Over the last two decades, violent conflicts in Africa have likely resulted in the death of as many as 5 million young children — 3 million of them infants. That's the sobering estimate in a new study published Thursday in the journal The Lancet.
It's also a number that breaks new ground because until now, death statistics regarding war have generally been limited to counting the number of people — including combatants and civilians — who are killed directlyby violence. For children that could mean a bomb falls on their house, say, or they are caught in cross-fire. But these direct death counts don't capture how most youngsters actually end up being victimized in a conflict, says Eran Bendavid, lead author of the study and a professor of medicine at Stanford University:
"The vast majority of direct deaths involve combatants. Only a fraction are civilians. And only a small fraction of those civilians are children."
Instead, he says, conflicts tend to exact their deadly toll on children indirectly. For example, the threat of violence can make it too dangerous for a pregnant woman to get to a hospital or health center to give birth, increasing the chances her baby will die in a complicated delivery. Basic sanitation infrastructure can be destroyed, so children end up drinking contaminated water which increases the incidence of preventable but deadly diseases like dysentery. People are forced to flee their farms, resulting in malnutrition, and effectively, death from starvation – with young children especially vulnerable. Vaccination and other health care gets disrupted, leading to the spread of deadly infectious diseases.
In fact, that last dynamic has been on display in the Democratic Republic of Congo this month – where a violent conflict between government forces and more than 20 active militias is making it difficult for health workers to address an outbreak of Ebola disease.
But how do you come up with numbers to illustrate the impact of all these disparate effects? Bendavid and his co-authors made use of a detailed data set compiled by Uppsala University in Sweden that has tracked the exact location, intensity and duration of more than 15,000 conflict events in 35 countries in Africa over nearly three decades. For each location identified in the data set, the researchers then looked up the numbers of child deaths reported in health statistics. Specifically they compared the number of deaths in locations where there was conflict to the number of deaths that would be expected based on death rates in those areas and neighboring locations during times there was no conflict. Then they determined how much the presence of conflict increases the chances of child death.
Here are three takeways from their findings:
• Violent conflict in Africa has been far more deadly to children than to armed combatants – and earlier estimates have vastly underestimated this impact.

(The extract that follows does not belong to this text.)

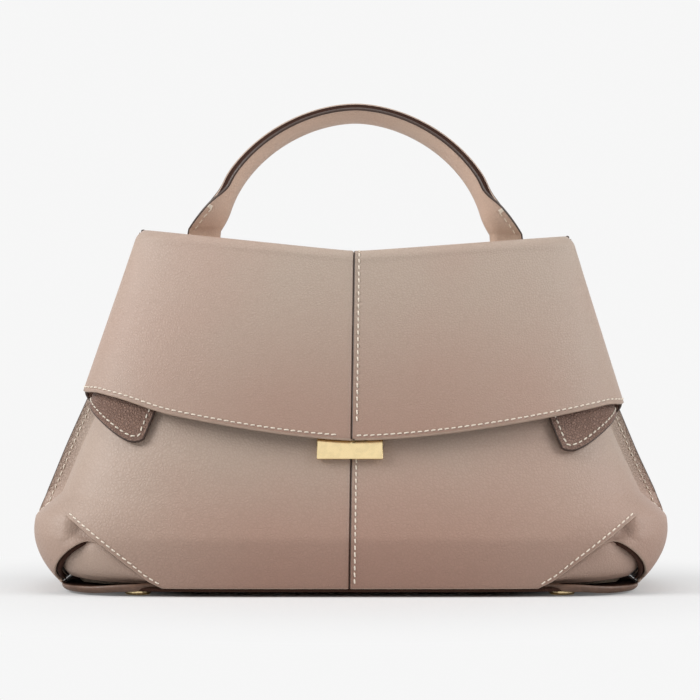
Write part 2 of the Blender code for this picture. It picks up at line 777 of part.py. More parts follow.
def drill(target, radius, centre, axis, reach):
    # Cuts a round hole of this reach each way along the axis, centred on a point.
    profile = [(-reach, radius), (reach, radius)]
    loops = turned(profile, centre, axis)
    mesh = mesh_from(lambda shape: add_loft(shape, loops, False), "drill")
    cutter = bpy.data.objects.new("drill", mesh)
    bpy.context.collection.objects.link(cutter)
    cutter.hide_render = True
    cutter.display_type = "WIRE"
    cut = target.modifiers.new("hole", "BOOLEAN")
    cut.operation = "DIFFERENCE"
    cut.solver = "EXACT"
    cut.object = cutter


def base_parts(skins):
    panel = plate("base_panel", BASE_UNDERSIDE, BASE_PANEL_THICK, BASE_PANEL_INSET, skins["edge"])
    board = plate("base_board", WALL_FOOT, BASE_BOARD_THICK, BASE_BOARD_INSET, skins["board"])
    up = Vector((0.0, 0.0, 1.0))
    stud_top = WASHER_UNDERSIDE + WASHER_THICK
    hole = FOOT_STUD_RADIUS + STUD_CLEARANCE
    profile = [
        (0.0, FOOT_RADIUS - FOOT_EDGE),
        (FOOT_EDGE, FOOT_RADIUS),
        (FOOT_HEIGHT - FOOT_EDGE, FOOT_RADIUS),
        (FOOT_HEIGHT, FOOT_RADIUS - FOOT_EDGE),
        (FOOT_HEIGHT, FOOT_STUD_RADIUS),
        (stud_top, FOOT_STUD_RADIUS),
    ]
    for fore, y in (("front", -FOOT_FORWARD), ("back", FOOT_FORWARD)):
        for hand, x in (("left", -FOOT_OUT), ("right", FOOT_OUT)):
            centre = Vector((x, y, 0.0))
            foot = loft(f"foot_{fore}_{hand}", turned(profile, Vector(), up), skins["gold"])
            foot.location = centre
            middle = Vector((x, y, WALL_FOOT))
            for target in (panel, board):
                drill(target, hole, middle, up, BASE_PANEL_THICK + BASE_BOARD_THICK + OVERRUN)
            rim = [
                (WASHER_UNDERSIDE, WASHER_RADIUS),
                (stud_top, WASHER_RADIUS),
                (stud_top, hole),
                (WASHER_UNDERSIDE, hole),
            ]
            washer = loft(f"washer_{fore}_{hand}", turned(rim, Vector(), up), skins["steel"], closed=True)
            washer.location = centre


def closure_magnet(skins):
    # Lies against the lap of the front panels, behind the clasp bar.
    depth = LEATHER + GAP + SKIVED + GAP
    height = EDGE_MID_HEIGHT - BAR_SHOWING + BAR_HEIGHT / 2
    face = body_point(False, 0.0, height, depth)
    back = body_point(False, 0.0, height, depth + MAGNET_THICK)
    profile = [(0.0, MAGNET_RADIUS), (MAGNET_THICK, MAGNET_RADIUS)]
    loops = turned(profile, face, (back - face).normalized())
    loft("closure_magnet", loops, skins["steel"])


def clasp(skins, pivot, parent, lined, stiffeners):
    # The bar hangs below the flap's edge in the plane of the fall, held by two rivets.
    edge = flap_surface(0.0, 3.0)
    down = (edge - flap_surface(0.0, 3.0 - SHARE_STEP)).normalized()
    outward = down.cross(Vector((1.0, 0.0, 0.0))).normalized()
    face_depth = FLAP_THICK + GAP
    centre = edge + down * (BAR_SHOWING - BAR_HEIGHT / 2) - outward * (face_depth + BAR_THICK / 2)
    turn = Matrix((Vector((1.0, 0.0, 0.0)), -outward, -down)).transposed().to_4x4()

    def build(shape):
        bmesh.ops.create_cube(shape, size=1.0)
        size = Matrix.Diagonal((BAR_WIDTH, BAR_THICK, BAR_HEIGHT, 1.0))
        bmesh.ops.transform(shape, matrix=turn @ size, verts=shape.verts)
        bmesh.ops.translate(shape, vec=centre, verts=shape.verts)

    bar = finish("clasp_bar", mesh_from(build, "clasp_bar"), skins["gold"], pivot, parent)
    bevel = bar.modifiers.new("edge", "BEVEL")
    bevel.width = BAR_BEVEL
    bevel.segments = 1
    head = CORE_DEPTH
    tip = face_depth + BAR_THICK - GAP
    profile = [
        (0.0, RIVET_HEAD_RADIUS),
        (FLAP_CORE, RIVET_HEAD_RADIUS),
        (FLAP_CORE, RIVET_SHANK_RADIUS),
        (tip - head, RIVET_SHANK_RADIUS),
    ]
    for side, hand in ((-1, "left"), (1, "right")):
        top = edge - down * RIVET_UP - outward * head + Vector((side * RIVET_OUT, 0.0, 0.0))
        loops = turned(profile, top, -outward)
        loft(f"clasp_rivet_{hand}", loops, skins["steel"], pivot=pivot, parent=parent)
        for target in (bar, lined):
            drill(target, RIVET_SHANK_RADIUS + RIVET_CLEARANCE, top, -outward, 2 * FLAP_THICK)
        drill(stiffeners[side], RIVET_HEAD_RADIUS + RIVET_CLEARANCE, top, -outward, 2 * FLAP_THICK)


def flap_parts(skins, pivot, parent):
    flap_half("flap_left", -1, True, skins["leather"], pivot, parent)
    flap_half("flap_right", 1, False, skins["leather"], pivot, parent)
    setback = flap_share(STIFFENER_SETBACK)
    shares = [s for s in toward_side(FLAP_COLUMNS) if s < 1.0 - setback] + [1.0 - setback]
    lined_shares = [s for s in shares if s < 1.0 - flap_share(LINER_SETBACK)]
    both = [-s for s in reversed(lined_shares[1:])] + lined_shares
    rows = flap_rows(*LINER_ROW_ENDS)
    lined = flap_patch("flap_lining", both, rows, LINER_DEPTH, FLAP_LINER, skins["lining"], pivot, parent)
    stiffeners = {}
    for side, label, start in ((-1, "left", STIFFENER_SETBACK), (1, "right", LAP_WIDTH + GAP)):
        run = [flap_share(start)] + [s for s in shares if s > flap_share(start)]
        run = [side * s for s in run]
        rows = flap_rows(*STIFFENER_ROW_ENDS)
        name = f"flap_stiffener_{label}"
        stiffeners[side] = flap_patch(name, run, rows, CORE_DEPTH, FLAP_CORE, skins["board"], pivot, parent)
        outs = [blend(ANCHOR_INNER_OUT, ANCHOR_OUTER_OUT, i / 4) for i in range(5)]
        ends = [side * flap_share(out, ridge_height(out)) for out in outs]
        name = f"handle_anchor_{label}"
        flap_patch(name, ends, ANCHOR_ROWS, CORE_DEPTH, FLAP_CORE, skins["steel"], pivot, parent)
    clasp(skins, pivot, parent, lined, stiffeners)


def handle_parts(skins, hinge):
    # The handle rocks about a line a little above the strip, round which its ends are rounded.
    reach = HANDLE_HALF_SPAN + HANDLE_FLARE + HANDLE_STRAP_HALF
    end = flap_share(reach, ridge_height(reach))
    strip = flap_surface(end, HANDLE_SEAT_SHARE).z
    pivot = Vector((0.0, 0.0, strip + GAP + HANDLE_PIVOT_RADIUS))
    rock = bpy.data.objects.new("handle_axis", None)
    rock.location = pivot - hinge.location
    rock.parent = hinge
    bpy.context.collection.objects.link(rock)
    near = 0.0
    layers = (
        ("handle_outer", HANDLE_LEATHER, skins["leather"]),
        ("handle_core", HANDLE_CORE, skins["board"]),
        ("handle_lining", HANDLE_LINER, skins["lining"]),
    )
    for name, thick, skin in layers:
        made = handle_layer(name, near, thick, skin, pivot, None)
        made.parent = rock
        made.location = Vector()
        near += thick + HANDLE_LAYER_GAP


def main():
    clear_scene()
    skins = {
        "leather": material("taupe_leather", (0.43, 0.31, 0.25), 0.5),
        "lining": material("brown_lining", (0.16, 0.10, 0.07), 0.75),
        "edge": material("painted_edge", (0.06, 0.03, 0.02), 0.4),
        "board": material("stiff_board", (0.45, 0.38, 0.3), 0.9),
        "gold": material("pale_gold", (0.9, 0.7, 0.38), 0.2, 1.0),
        "steel": material("plain_steel", (0.6, 0.6, 0.6), 0.3, 1.0),
    }
    for back, fore in ((False, "front"), (True, "back")):
        wall_panel(f"{fore}_panel_left", back, -1, True, skins["leather"])
        wall_panel(f"{fore}_panel_right", back, 1, False, skins["leather"])
        for side, hand in ((-1, "left"), (1, "right")):
            corner_gore(f"corner_gore_{fore}_{hand}", back, side, skins["leather"])
    for side, hand in ((-1, "left"), (1, "right")):
        side_wrap(f"side_wrap_{hand}", side, skins["leather"])
    base_parts(skins)
    lining(skins["lining"])
    mouth_facing(skins["leather"])
    slip_pocket(skins["lining"])
    rear_yoke(skins["leather"])
    closure_magnet(skins)
    hinge = bpy.data.objects.new("flap_axis", None)
    hinge.location = Vector((0.0, HINGE_BACK, HINGE_HEIGHT))
    bpy.context.collection.objects.link(hinge)
    flap_parts(skins, hinge.location.copy(), hinge)
    handle_parts(skins, hinge)


main()
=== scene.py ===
import math

import bpy
import numpy as np
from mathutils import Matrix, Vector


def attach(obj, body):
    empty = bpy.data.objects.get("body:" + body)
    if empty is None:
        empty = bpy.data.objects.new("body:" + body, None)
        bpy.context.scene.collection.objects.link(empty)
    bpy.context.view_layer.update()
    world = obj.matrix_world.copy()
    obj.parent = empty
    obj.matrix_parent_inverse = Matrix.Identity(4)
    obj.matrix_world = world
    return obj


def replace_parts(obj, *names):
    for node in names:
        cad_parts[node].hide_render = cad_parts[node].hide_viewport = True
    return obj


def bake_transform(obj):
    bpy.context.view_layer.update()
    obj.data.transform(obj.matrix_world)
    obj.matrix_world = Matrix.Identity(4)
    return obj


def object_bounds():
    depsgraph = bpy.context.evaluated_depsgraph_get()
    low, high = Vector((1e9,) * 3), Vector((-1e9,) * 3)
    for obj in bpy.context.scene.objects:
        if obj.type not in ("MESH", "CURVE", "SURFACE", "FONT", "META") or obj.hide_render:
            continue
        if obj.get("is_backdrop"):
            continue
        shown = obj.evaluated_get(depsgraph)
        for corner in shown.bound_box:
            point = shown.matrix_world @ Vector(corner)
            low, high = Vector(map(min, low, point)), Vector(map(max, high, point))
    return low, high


# Top handle bag in soft taupe leather. Lengths are in metres, the front faces -Y and Z is up.
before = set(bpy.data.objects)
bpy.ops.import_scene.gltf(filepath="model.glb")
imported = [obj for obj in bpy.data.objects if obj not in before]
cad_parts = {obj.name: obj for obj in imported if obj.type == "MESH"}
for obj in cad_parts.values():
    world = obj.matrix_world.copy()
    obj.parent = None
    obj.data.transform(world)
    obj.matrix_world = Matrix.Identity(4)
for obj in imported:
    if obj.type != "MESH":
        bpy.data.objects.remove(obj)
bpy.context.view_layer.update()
print("frame loaded with", len(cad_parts), "nodes")

# Camera: level, straight in front, a little below the middle of the bag
eye = {"distance": 1.5, "height": 0.1277, "lens": 142.8, "sensor": 36.0}
camera = bpy.data.objects.new("camera", bpy.data.cameras.new("camera"))
bpy.context.scene.collection.objects.link(camera)
camera.data.sensor_width = eye["sensor"]
camera.data.lens = eye["lens"]
camera.location = (0.0, -eye["distance"], eye["height"])
camera.rotation_euler = (math.pi / 2, 0.0, 0.0)
bpy.context.scene.camera = camera
bpy.context.scene.view_settings.view_transform = "Standard"


# Small helpers on whole arrays
def mix(low, high, share):
    return low + (high - low) * share


def ramp(value, start, end):
    return np.clip((value - start) / (end - start), 0.0, 1.0)


def ease(value, start, end):
    share = ramp(value, start, end)
    return share * share * (3 - 2 * share)


def unit(vectors):
    return vectors / np.maximum(np.linalg.norm(vectors, axis=-1, keepdims=True), 1e-12)


def evenly(count):
    # Shares from none to the whole.
    return np.linspace(0, 1, count)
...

Once the researchers had established how much a conflict's intensity, duration, and proximity increases the child death rate, they applied that formula to 54 African countries for which they had detailed conflict data. This allowed them to estimate of the total number of children who died as a result of conflict from 1995 to 2015 — in other words, the figure of 5 million child deaths. That's more than three times the number of people who were directly killed in those conflicts – again, most of whom were combatants.
The estimate also suggests that statistics that only look at direct deaths from conflict are substantially understating the problem. Arguably the most authoritative of these – called the Global Burden of Disease study – estimates that conflict accounts for less than 0.4 percent of child deaths in Africa. But factoring in the indirect effects would significantly increase this.
• The effect lasts long after the conflict is over.
Overall, infants born within 30 miles of an armed conflict were nearly 8 percent more likely to die in their first year of life than those born in the same region during years when there was no conflict. And in cases where the conflict was "higher intensity" – meaning more than 1,000 people were killed in combat – an infant's chance of dying was 27 percent greater than it would have been in peacetime.
These higher risks of mortality found in the study persisted for children born up to eight years after conflicts subsided.
• There are still all lot of unknowns.
Of those 5 million children who died because of conflict how many died of starvation? How many succumbed to diarrhea? How many were felled by measles? Unfortunately, says Bendavid, the researchers can't say. There are plenty of clues, he notes. In conflict areas there are higher rates of malnutrition among children and a greater incidence of mothers giving birth outside of health clinics, for instance. But the available statistics on child deaths often don't include the cause of death in enough fine grain detail to come up with an accurate breakdown of causes. It's one of a number of limitations of this study that need to be considered, the authors caution. Among others, it's hard to fully account for the effects of migration due to conflict, for instance. Or for how the impact might be exacerbated in places with decades-long conflicts such as Somalia or Sudan.